- _What to work on_
Provide the data again in its entirety, exactly as given.
________
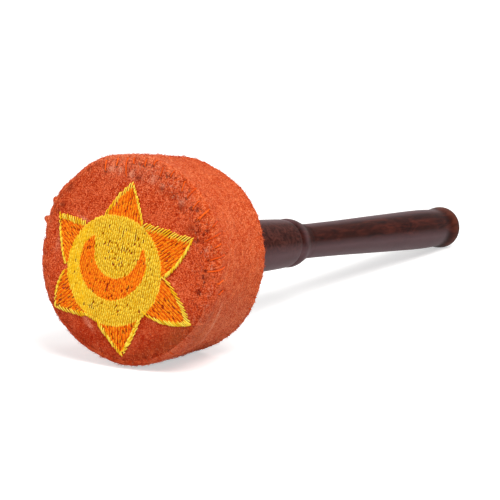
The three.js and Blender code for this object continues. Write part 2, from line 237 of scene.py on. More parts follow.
def feltFinish(name, tones, other=None, fleckSize=0.52, sheen=0.03, tint=(1, 0.72, 0.62, 1), stray=(234, 92, 22)):
    # tones: dark fleck, middle, light fleck, pale (pulled-through wool, pale patches and painted highlight), dark
    # hollow (pits and painted shade), brown low on the right
    # other: tones of the felt that this one turns into where the attribute "turned" is painted
    dark, middle, light, pale, hollow, stain = [rgb(*tone) for tone in tones]
    stops = (0.4, 0.5, 0.6)
    material, finish = newFinish(name)
    where = finish.place()
    fleck = finish.noise(where, fleckSize, 2, 0.6, 0.4)
    fibre = finish.noise(finish.place((1, 1, 0.35)), 0.7, 3, 0.7, 1.8)
    clump = finish.noise(where, 1.7, 2, 0.5, 0.5)
    cloud = finish.noise(where, 7, 3, 0.55)
    blotch = finish.noise(where, 2.4, 2, 0.55, 0.9)
    speck = finish.noise(where, 0.9, 1, 0.5)
    pit = finish.noise(where, 1.5, 2, 0.5, 0.8)
    tuft = finish.noise(finish.place((1.3, 1, 0.8)), 1.4, 2, 0.6, 1.2)
    rough = finish.attribute("rough")
    grain = fleck * 0.68 + fibre * 0.2 + clump * 0.12
    colour = finish.ramp(grain, *zip(stops, (dark, middle, light)))
    if other:
        turned = finish.ramp(grain, *zip(stops, [rgb(*tone) for tone in other]))
        colour = finish.blend(finish.attribute("turned") * (0.3 + clump * 1.2), colour, turned)
    low = finish.attribute("hollow") + rough * finish.within(pit, 0.55, 0.65) * 0.95
    high = finish.attribute("pale") * finish.within(grain, 0.36, 0.52) + rough * finish.within(tuft, 0.58, 0.68) * 0.48
    colour = finish.layered(
        colour,
        # painted shade: darker low down
        (finish.attribute("deep"), dark),
        (finish.within(cloud, 0.45, 0.7) * 0.16 + finish.within(blotch, 0.52, 0.68) * 0.12, light),
        (finish.within(cloud, 0.55, 0.32) * 0.16 + finish.within(blotch, 0.46, 0.3) * 0.2, dark),
        (finish.within(speck, 0.66, 0.74) * 0.5, hollow),
        (finish.within(speck, 0.33, 0.26) * 0.35, pale),
        (finish.attribute("stain") * (0.5 + cloud * 0.5), stain),
        ((rough * 0.7 + 0.3) * finish.within(fibre, 0.54, 0.64) * 0.58, rgb(*stray)),
        (low * (0.45 + fleck * 0.8), hollow),
        (high * (0.3 + fleck), pale),
    )
    relief = finish.bump(fleck * 0.6 + fibre * 0.4, 0.5, 0.8)
    surfaced(finish, Base_Color=colour, Roughness=0.93 + fibre * 0.06, Normal=relief,
             Sheen_Weight=sheen, Sheen_Roughness=0.45, Sheen_Tint=tint, Specular_IOR_Level=0.06)
    return material


def threadFinish(name, dark, middle, light):
    twist = 1.3  # millimetres of thread for each turn of its strands
    material, finish = newFinish(name)
    strands = finish.add("ShaderNodeUVMap", {"uv_map": "strand"})
    turn, run = [finish.add("ShaderNodeSeparateXYZ", {}, {0: strands}, output) for output in (0, 1)]
    phase = turn * 2 + run * (1 / twist)
    strand = finish.add("ShaderNodeMath", {"operation": "PINGPONG"}, {0: phase, 1: 0.5}) * 2
    fine = finish.noise(finish.place(), 0.25, 2, 0.6)
    # the tone's light end stands for the thread's glints: painted highlight
    colour = finish.ramp(finish.attribute("tone") * 0.8 + fine * 0.2,
                         (0.1, rgb(*dark)), (0.5, rgb(*middle)), (0.9, rgb(*light)))
    # painted shade in the grooves between the twisted strands
    colour = finish.blend(finish.within(strand, 0.3, 0.0) * 0.35, colour, rgb(*dark))
    surfaced(finish, Base_Color=colour, Roughness=0.42 + fine * 0.1, Normal=finish.bump(strand, 0.05, 0.6),
             Specular_IOR_Level=0.06)
    return material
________
- _Correct output_
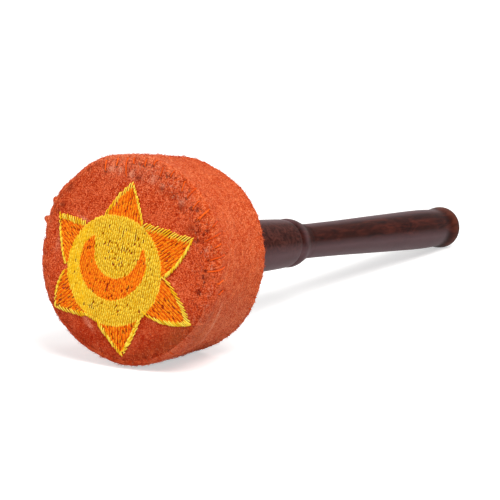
The three.js and Blender code for this object continues. Write part 2, from line 237 of scene.py on. More parts follow.
def feltFinish(name, tones, other=None, fleckSize=0.52, sheen=0.03, tint=(1, 0.72, 0.62, 1), stray=(234, 92, 22)):
    # tones: dark fleck, middle, light fleck, pale (pulled-through wool, pale patches and painted highlight), dark
    # hollow (pits and painted shade), brown low on the right
    # other: tones of the felt that this one turns into where the attribute "turned" is painted
    dark, middle, light, pale, hollow, stain = [rgb(*tone) for tone in tones]
    stops = (0.4, 0.5, 0.6)
    material, finish = newFinish(name)
    where = finish.place()
    fleck = finish.noise(where, fleckSize, 2, 0.6, 0.4)
    fibre = finish.noise(finish.place((1, 1, 0.35)), 0.7, 3, 0.7, 1.8)
    clump = finish.noise(where, 1.7, 2, 0.5, 0.5)
    cloud = finish.noise(where, 7, 3, 0.55)
    blotch = finish.noise(where, 2.4, 2, 0.55, 0.9)
    speck = finish.noise(where, 0.9, 1, 0.5)
    pit = finish.noise(where, 1.5, 2, 0.5, 0.8)
    tuft = finish.noise(finish.place((1.3, 1, 0.8)), 1.4, 2, 0.6, 1.2)
    rough = finish.attribute("rough")
    grain = fleck * 0.68 + fibre * 0.2 + clump * 0.12
    colour = finish.ramp(grain, *zip(stops, (dark, middle, light)))
    if other:
        turned = finish.ramp(grain, *zip(stops, [rgb(*tone) for tone in other]))
        colour = finish.blend(finish.attribute("turned") * (0.3 + clump * 1.2), colour, turned)
    low = finish.attribute("hollow") + rough * finish.within(pit, 0.55, 0.65) * 0.95
    high = finish.attribute("pale") * finish.within(grain, 0.36, 0.52) + rough * finish.within(tuft, 0.58, 0.68) * 0.48
    colour = finish.layered(
        colour,
        # painted shade: darker low down
        (finish.attribute("deep"), dark),
        (finish.within(cloud, 0.45, 0.7) * 0.16 + finish.within(blotch, 0.52, 0.68) * 0.12, light),
        (finish.within(cloud, 0.55, 0.32) * 0.16 + finish.within(blotch, 0.46, 0.3) * 0.2, dark),
        (finish.within(speck, 0.66, 0.74) * 0.5, hollow),
        (finish.within(speck, 0.33, 0.26) * 0.35, pale),
        (finish.attribute("stain") * (0.5 + cloud * 0.5), stain),
        ((rough * 0.7 + 0.3) * finish.within(fibre, 0.54, 0.64) * 0.58, rgb(*stray)),
        (low * (0.45 + fleck * 0.8), hollow),
        (high * (0.3 + fleck), pale),
    )
    relief = finish.bump(fleck * 0.6 + fibre * 0.4, 0.5, 0.8)
    surfaced(finish, Base_Color=colour, Roughness=0.93 + fibre * 0.06, Normal=relief,
             Sheen_Weight=sheen, Sheen_Roughness=0.45, Sheen_Tint=tint, Specular_IOR_Level=0.06)
    return material


def threadFinish(name, dark, middle, light):
    twist = 1.3  # millimetres of thread for each turn of its strands
    material, finish = newFinish(name)
    strands = finish.add("ShaderNodeUVMap", {"uv_map": "strand"})
    turn, run = [finish.add("ShaderNodeSeparateXYZ", {}, {0: strands}, output) for output in (0, 1)]
    phase = turn * 2 + run * (1 / twist)
    strand = finish.add("ShaderNodeMath", {"operation": "PINGPONG"}, {0: phase, 1: 0.5}) * 2
    fine = finish.noise(finish.place(), 0.25, 2, 0.6)
    # the tone's light end stands for the thread's glints: painted highlight
    colour = finish.ramp(finish.attribute("tone") * 0.8 + fine * 0.2,
                         (0.1, rgb(*dark)), (0.5, rgb(*middle)), (0.9, rgb(*light)))
    # painted shade in the grooves between the twisted strands
    colour = finish.blend(finish.within(strand, 0.3, 0.0) * 0.35, colour, rgb(*dark))
    surfaced(finish, Base_Color=colour, Roughness=0.42 + fine * 0.1, Normal=finish.bump(strand, 0.05, 0.6),
             Specular_IOR_Level=0.06)
    return material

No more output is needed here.